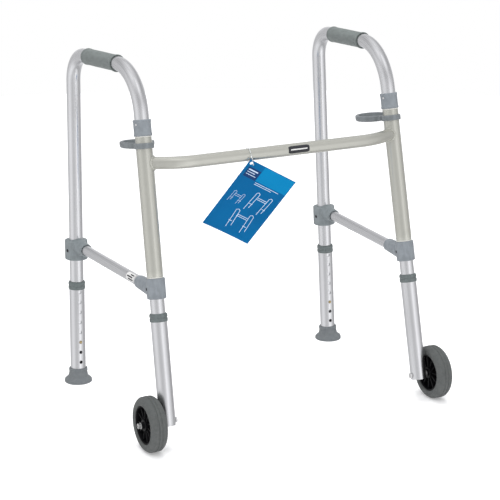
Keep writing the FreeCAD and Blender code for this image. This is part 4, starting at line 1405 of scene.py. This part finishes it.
def stage_backdrop():
    """A pale dome behind the floor, seen only by the camera."""
    bpy.ops.mesh.primitive_uv_sphere_add(segments=48, ring_count=24, radius=13.5)
    dome = bpy.context.object
    dome.name = "backdrop"
    material = bpy.data.materials.new("backdrop_white")
    material.use_nodes = True
    nodes = Nodes(material.node_tree)
    nodes.tree.nodes.clear()
    glow = nodes.node("Emission")
    glow.inputs["Color"].default_value = (1, 1, 1, 1)
    nodes.feed(nodes.node("OutputMaterial").inputs["Surface"], glow.outputs[0])
    dome.data.materials.append(material)
    for kind in ("diffuse", "glossy", "transmission", "volume_scatter", "shadow"):
        setattr(dome, "visible_" + kind, False)


VIEW_TURN = -26.70
VIEW_DROP = 16.79
CAMERA_AT = (-1.6859, -3.3447, 1.4492)
LENS = 132.1


def studio_light():
    """Pale light from all round, in broad upright bands like tall soft boxes."""
    scene = bpy.context.scene
    scene.view_settings.view_transform = "Standard"
    world = bpy.data.worlds.new("studio")
    scene.world = world
    world.use_nodes = True
    nodes = Nodes(world.node_tree)
    place = nodes.node("TexCoord").outputs["Generated"]
    turn = nodes.node("Mapping")
    turn.inputs["Rotation"].default_value = (0, 0, radians(90 - VIEW_TURN))
    nodes.feed(turn.inputs["Vector"], place)
    around = nodes.node("TexGradient", gradient_type="RADIAL")
    nodes.feed(around.inputs["Vector"], turn.outputs["Vector"])
    upward = nodes.node("SeparateXYZ")
    nodes.feed(upward.inputs["Vector"], place)
    rise = upward.outputs["Z"]
    bands = ((-180, 0.85), (-128, 0.6), (-62, 1.0), (-14, 0.64), (14, 0.74), (38, 1.38),
             (62, 0.98), (106, 0.47), (150, 0.62), (180, 0.85))
    upright = nodes.ramp(around.outputs["Fac"],
                         [(0.5 + angle / 360, level) for angle, level in bands])
    heights = ((-90, 0.75), (-60, 0.95), (-36, 1.08), (-17, 1.0), (6, 1.0), (38, 0.7),
               (60, 1.05), (76, 1.2), (90, 1.0))
    layers = nodes.ramp(nodes.ranged(rise, From_Min=-1.0),
                        [((1 + sin(radians(angle))) / 2, level) for angle, level in heights])
    calm = nodes.ranged(rise, From_Max=0.3, To_Max=0.3)
    calmed = nodes.mixed(calm, upright, (0.85, 0.85, 0.86, 1))
    background = world.node_tree.nodes["Background"]
    nodes.feed(background.inputs["Color"], nodes.mixed(1.0, calmed, layers, blend="MULTIPLY"))
    background.inputs["Strength"].default_value = 1.0


def soft_box(name, place, target, size, power):
    light = bpy.data.lights.new(name, "AREA")
    light.shape = "RECTANGLE"
    light.size, light.size_y = size
    light.energy = power
    lamp = bpy.data.objects.new(name, light)
    bpy.context.scene.collection.objects.link(lamp)
    lamp.location = place
    lamp.visible_glossy = False
    lamp.rotation_euler = (Vector(target) - Vector(place)).to_track_quat("-Z", "Y").to_euler()


def camera():
    lens = bpy.data.cameras.new("camera")
    lens.lens = LENS
    lens.sensor_width = 36.0
    lens.clip_end = 60.0
    item = bpy.data.objects.new("camera", lens)
    bpy.context.scene.collection.objects.link(item)
    item.location = CAMERA_AT
    item.rotation_euler = (radians(90 - VIEW_DROP), 0, radians(VIEW_TURN))
    bpy.context.scene.camera = item


for side_name in NAMES:
    side_tube(side_name)
    grip(side_name)
    collar(side_name)
    brace(side_name)
    for leg_end in ("front", "rear"):
        connector(side_name, leg_end)
        extension(side_name, leg_end)
        button(side_name, leg_end)
        ring(side_name, leg_end)
    rivets(side_name)
    tip(side_name)
    tyre(side_name)
    hub(side_name)
    bush(side_name)
    bolt(side_name)
    nut(side_name)
    washers(side_name)
    sleeve(side_name)
    trigger(side_name)
crossbar()
tag()
tie()
labels()
carried_over()
stage_floor()
stage_backdrop()
studio_light()
soft_box("key_box", (-1.6, -2.2, 3.4), (0, 0, 0.4), (2.6, 2.6), 58)
soft_box("top_box", (0.4, 0.6, 4.2), (0, 0, 0.4), (3.0, 3.0), 114)
camera()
^^^^^^^^^^^^^^^^
Exercise directions →
Restate the listing above word for word.

Solution for this problem →
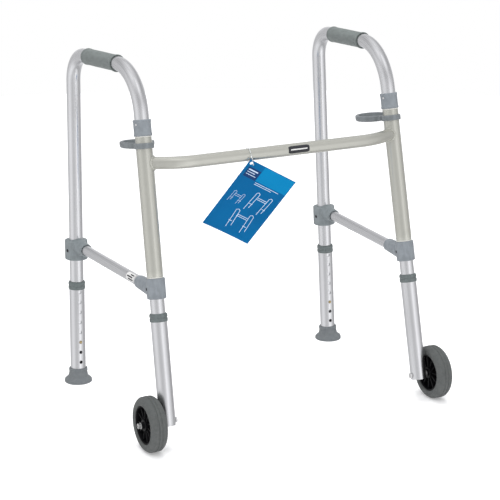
Keep writing the FreeCAD and Blender code for this image. This is part 4, starting at line 1405 of scene.py. This part finishes it.
def stage_backdrop():
    """A pale dome behind the floor, seen only by the camera."""
    bpy.ops.mesh.primitive_uv_sphere_add(segments=48, ring_count=24, radius=13.5)
    dome = bpy.context.object
    dome.name = "backdrop"
    material = bpy.data.materials.new("backdrop_white")
    material.use_nodes = True
    nodes = Nodes(material.node_tree)
    nodes.tree.nodes.clear()
    glow = nodes.node("Emission")
    glow.inputs["Color"].default_value = (1, 1, 1, 1)
    nodes.feed(nodes.node("OutputMaterial").inputs["Surface"], glow.outputs[0])
    dome.data.materials.append(material)
    for kind in ("diffuse", "glossy", "transmission", "volume_scatter", "shadow"):
        setattr(dome, "visible_" + kind, False)


VIEW_TURN = -26.70
VIEW_DROP = 16.79
CAMERA_AT = (-1.6859, -3.3447, 1.4492)
LENS = 132.1


def studio_light():
    """Pale light from all round, in broad upright bands like tall soft boxes."""
    scene = bpy.context.scene
    scene.view_settings.view_transform = "Standard"
    world = bpy.data.worlds.new("studio")
    scene.world = world
    world.use_nodes = True
    nodes = Nodes(world.node_tree)
    place = nodes.node("TexCoord").outputs["Generated"]
    turn = nodes.node("Mapping")
    turn.inputs["Rotation"].default_value = (0, 0, radians(90 - VIEW_TURN))
    nodes.feed(turn.inputs["Vector"], place)
    around = nodes.node("TexGradient", gradient_type="RADIAL")
    nodes.feed(around.inputs["Vector"], turn.outputs["Vector"])
    upward = nodes.node("SeparateXYZ")
    nodes.feed(upward.inputs["Vector"], place)
    rise = upward.outputs["Z"]
    bands = ((-180, 0.85), (-128, 0.6), (-62, 1.0), (-14, 0.64), (14, 0.74), (38, 1.38),
             (62, 0.98), (106, 0.47), (150, 0.62), (180, 0.85))
    upright = nodes.ramp(around.outputs["Fac"],
                         [(0.5 + angle / 360, level) for angle, level in bands])
    heights = ((-90, 0.75), (-60, 0.95), (-36, 1.08), (-17, 1.0), (6, 1.0), (38, 0.7),
               (60, 1.05), (76, 1.2), (90, 1.0))
    layers = nodes.ramp(nodes.ranged(rise, From_Min=-1.0),
                        [((1 + sin(radians(angle))) / 2, level) for angle, level in heights])
    calm = nodes.ranged(rise, From_Max=0.3, To_Max=0.3)
    calmed = nodes.mixed(calm, upright, (0.85, 0.85, 0.86, 1))
    background = world.node_tree.nodes["Background"]
    nodes.feed(background.inputs["Color"], nodes.mixed(1.0, calmed, layers, blend="MULTIPLY"))
    background.inputs["Strength"].default_value = 1.0


def soft_box(name, place, target, size, power):
    light = bpy.data.lights.new(name, "AREA")
    light.shape = "RECTANGLE"
    light.size, light.size_y = size
    light.energy = power
    lamp = bpy.data.objects.new(name, light)
    bpy.context.scene.collection.objects.link(lamp)
    lamp.location = place
    lamp.visible_glossy = False
    lamp.rotation_euler = (Vector(target) - Vector(place)).to_track_quat("-Z", "Y").to_euler()


def camera():
    lens = bpy.data.cameras.new("camera")
    lens.lens = LENS
    lens.sensor_width = 36.0
    lens.clip_end = 60.0
    item = bpy.data.objects.new("camera", lens)
    bpy.context.scene.collection.objects.link(item)
    item.location = CAMERA_AT
    item.rotation_euler = (radians(90 - VIEW_DROP), 0, radians(VIEW_TURN))
    bpy.context.scene.camera = item


for side_name in NAMES:
    side_tube(side_name)
    grip(side_name)
    collar(side_name)
    brace(side_name)
    for leg_end in ("front", "rear"):
        connector(side_name, leg_end)
        extension(side_name, leg_end)
        button(side_name, leg_end)
        ring(side_name, leg_end)
    rivets(side_name)
    tip(side_name)
    tyre(side_name)
    hub(side_name)
    bush(side_name)
    bolt(side_name)
    nut(side_name)
    washers(side_name)
    sleeve(side_name)
    trigger(side_name)
crossbar()
tag()
tie()
labels()
carried_over()
stage_floor()
stage_backdrop()
studio_light()
soft_box("key_box", (-1.6, -2.2, 3.4), (0, 0, 0.4), (2.6, 2.6), 58)
soft_box("top_box", (0.4, 0.6, 4.2), (0, 0, 0.4), (3.0, 3.0), 114)
camera()